As time-consuming as the process might seem, you simply can’t have an internal linking strategy without content. When you create lots of valuable content, then that content will become linkable, creating a wider network of navigation throughout your website with every link that you add.
Step 2: Use Your Anchor Text
Since internal linking is best connected with your content marketing strategy, it makes sense to use anchor text to direct readers from one page in your website to another, rather than relying upon them to click images, or graphics. Image links can be fine, so long as they are properly alt-tagged, but the proper use of anchor text helps you to build up your keyword ranks, and ensures that your audience is using internal links to find the content they want and value.
Try to avoid using optimized anchors that sound stunted or out of place, and instead, use natural fragments of sentences that relate to the linked webpage as anchors.
Step 3: Go Deeper with Your Links
The deeper you infuse your internal linking strategy into your website, the better your results will be. Though it may seem like a good idea to constantly link back to your contact page, or homepage, the truth is that most sites already have way too many of these links for their own good. If you want to strengthen the overall SEO of your site, then you need to spread your links out to other parts of your website, including corresponding blogs, item pages, and articles.
When choosing when and where to drop a link, try to avoid the most obvious pages on your website that browsers can find relatively easily – and without your constant help. Your navigation menu probably has plenty of links to the pages you want to bring focus to, which is why the best links in your content are the ones that take your readers deep within the structure of your site.
Step 4: Make it Natural
It can be all too easy to get lost in the focus of SEO when creating an internal linking strategy. However, it’s important to remember that good internal linking requires you to place a constant focus on the need to add information and value.
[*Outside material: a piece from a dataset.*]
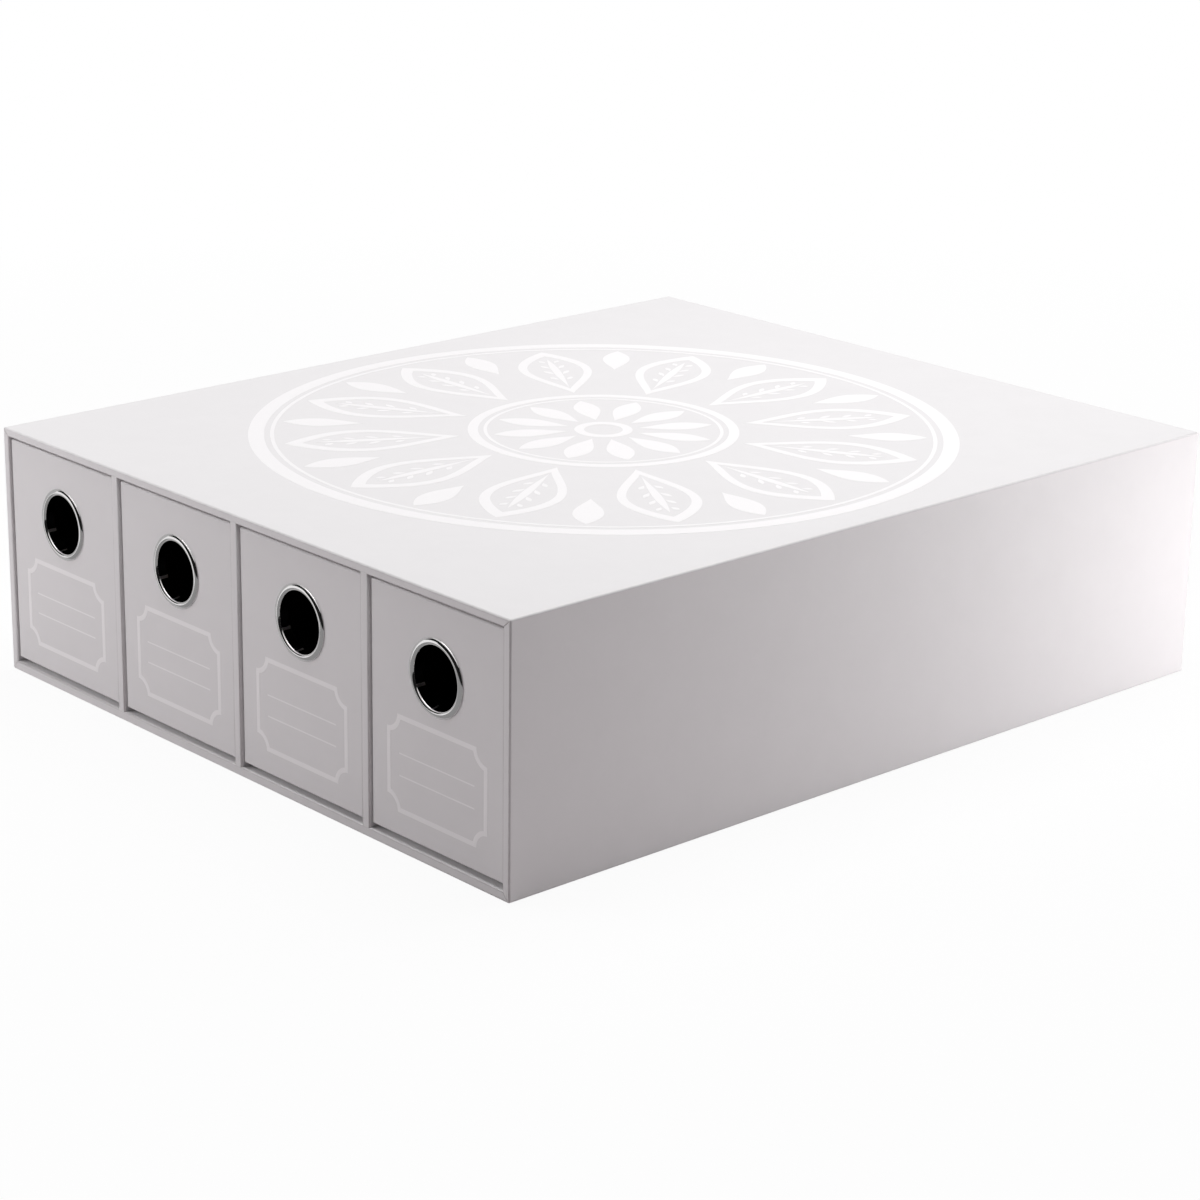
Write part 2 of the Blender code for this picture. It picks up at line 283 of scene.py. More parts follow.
def make_plating(name, colour, dull_colour, roughness, spread):
    """A plated metal whose gloss varies from place to place."""
    material, tree, shader, place = new_material(name)
    haze = add(
        tree,
        "ShaderNodeTexNoise",
        {"Vector": place, "Scale": 1 / SCRATCH, "Detail": 4, "Roughness": 0.6},
    ).outputs["Fac"]
    tint = add(
        tree,
        "ShaderNodeMixRGB",
        {"Fac": haze, "Color1": linear(colour), "Color2": linear(dull_colour)},
    )
    gloss = add(
        tree,
        "ShaderNodeMapRange",
        {"Value": haze, "To Min": roughness, "To Max": roughness + spread},
    )
    tree.links.new(tint.outputs[0], shader.inputs["Base Color"])
    tree.links.new(gloss.outputs[0], shader.inputs["Roughness"])
    shader.inputs["Metallic"].default_value = 1
    return material


chrome = make_plating("bright_chromed_steel", "EAE9E9", "DEDCDC", 0.03, 0.06)
nickel = make_plating("nickel_plated_steel", "CFCBC2", "BDB8AE", 0.22, 0.14)
print("metals:", chrome.name, nickel.name)

# %% [markdown]
# Each sheet of paper starts as a box of the size of its solid. The edges are rounded with a
# bevel, and the side where the box opens is inset and cut out. From that hole the paper is swept
# on into the box: first round the inner edge of the board, then straight in. That is how the
# real sheet is folded, and it leaves mitred corners, as it does.


# %% Helpers for folded paper
def block(low, high):
    """A box between two corners."""
    bm = bmesh.new()
    bmesh.ops.create_cube(bm, size=1)
    bmesh.ops.scale(bm, vec=high - low, verts=bm.verts)
    bmesh.ops.translate(bm, vec=(low + high) / 2, verts=bm.verts)
    return bm


def bevel(bm, edges, width, segments):
    return bmesh.ops.bevel(
        bm,
        geom=edges,
        offset=width,
        offset_type="OFFSET",
        affect="EDGES",
        segments=segments,
        profile=0.5,
        material=-1,
    )


def flat_side(bm, direction):
    """The large flat face that looks this way."""
    bm.normal_update()
    return max(bm.faces, key=lambda face: face.normal.dot(direction) * face.calc_area())


def cut_open(bm, direction, margin):
    """Cuts the middle out of a side and returns the edges of the hole."""
    face = flat_side(bm, direction)
    bmesh.ops.inset_region(bm, faces=[face], thickness=margin, use_even_offset=True)
    rim = list(face.edges)
    bmesh.ops.delete(bm, geom=[face], context="FACES")
    return rim


def quarter_turn(radius, steps):
    """The steps of (across, down) that go round a square edge with this radius."""
    angles = [math.pi / 2 * i / steps for i in range(steps + 1)]
    return [
        (radius * (math.sin(b) - math.sin(a)), radius * (math.cos(a) - math.cos(b)))
        for a, b in zip(angles, angles[1:])
    ]


def sweep_in(bm, rim, mouth, path):
    """Runs the rim of a square mouth inwards, with square corners."""
    verts = {vert for edge in rim for vert in edge.verts}
    middle = sum((vert.co for vert in verts), Vector()) / len(verts)
    for across, down in path:
        grown = bmesh.ops.extrude_edge_only(bm, edges=rim)["geom"]
        verts = {item for item in grown if isinstance(item, bmesh.types.BMVert)}
        rim = [
            item
            for item in grown
            if isinstance(item, bmesh.types.BMEdge) and verts.issuperset(item.verts)
        ]
        for vert in verts:
            way = middle - vert.co
            way -= way.dot(mouth) * mouth
            vert.co += across * Vector([(side > 0) - (side < 0) for side in way])
            vert.co -= down * mouth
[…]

One of the best benefits of internal linking, is that it can help to improve the level at which your customers interact, and engage with your website. After all, if your customer sees something that interests them within the paragraphs of an existing blog, and finds that there’s a link leading to further information, they’re likely to click that link, and spend more time browsing your website. Just remember that you need to make the link as natural as possible if you want to avoid scaring readers off with anchors that are too obvious, or irrelevant.
Step 5: Be Reasonable with the Number of Links
Finally, remember that as useful as linking in your website can be – that doesn’t mean you need hundreds of internal links in your content. In fact, Google’s instructions demand that you’re reasonable when considering the number of links, you actually want to include.
Of course – that in itself presents something of a problem – as it means figuring out what a “reasonable” number of links actually equates to. While many different people have attempted to answer this question, the truth is that nobody knows the exact amount for sure.
Internal linking is complicated, and the number of links you spread throughout your webpages and websites will depend largely on the amount of information you have to share on any given topic. Just try to make sure that your audience isn’t being tempted to click away from a webpage every couple of sentences – or this could break up the flow of your work.
Making Internal Linking Work for You
Internal linking can be a fantastic solution for building SEO, consumer engagement, and improved user experience on your website – but it’s only successful when you know how to do it right. Take the above advice to heart, and remember to stay updated with the latest news, algorithms, and guidance provided by Google on the subject, and the chances are that you’ll find internal link building to be less overwhelming than it originally seemed.
You might even decide to go back and audit previous pieces of content, to make your internal link building strategy more robust.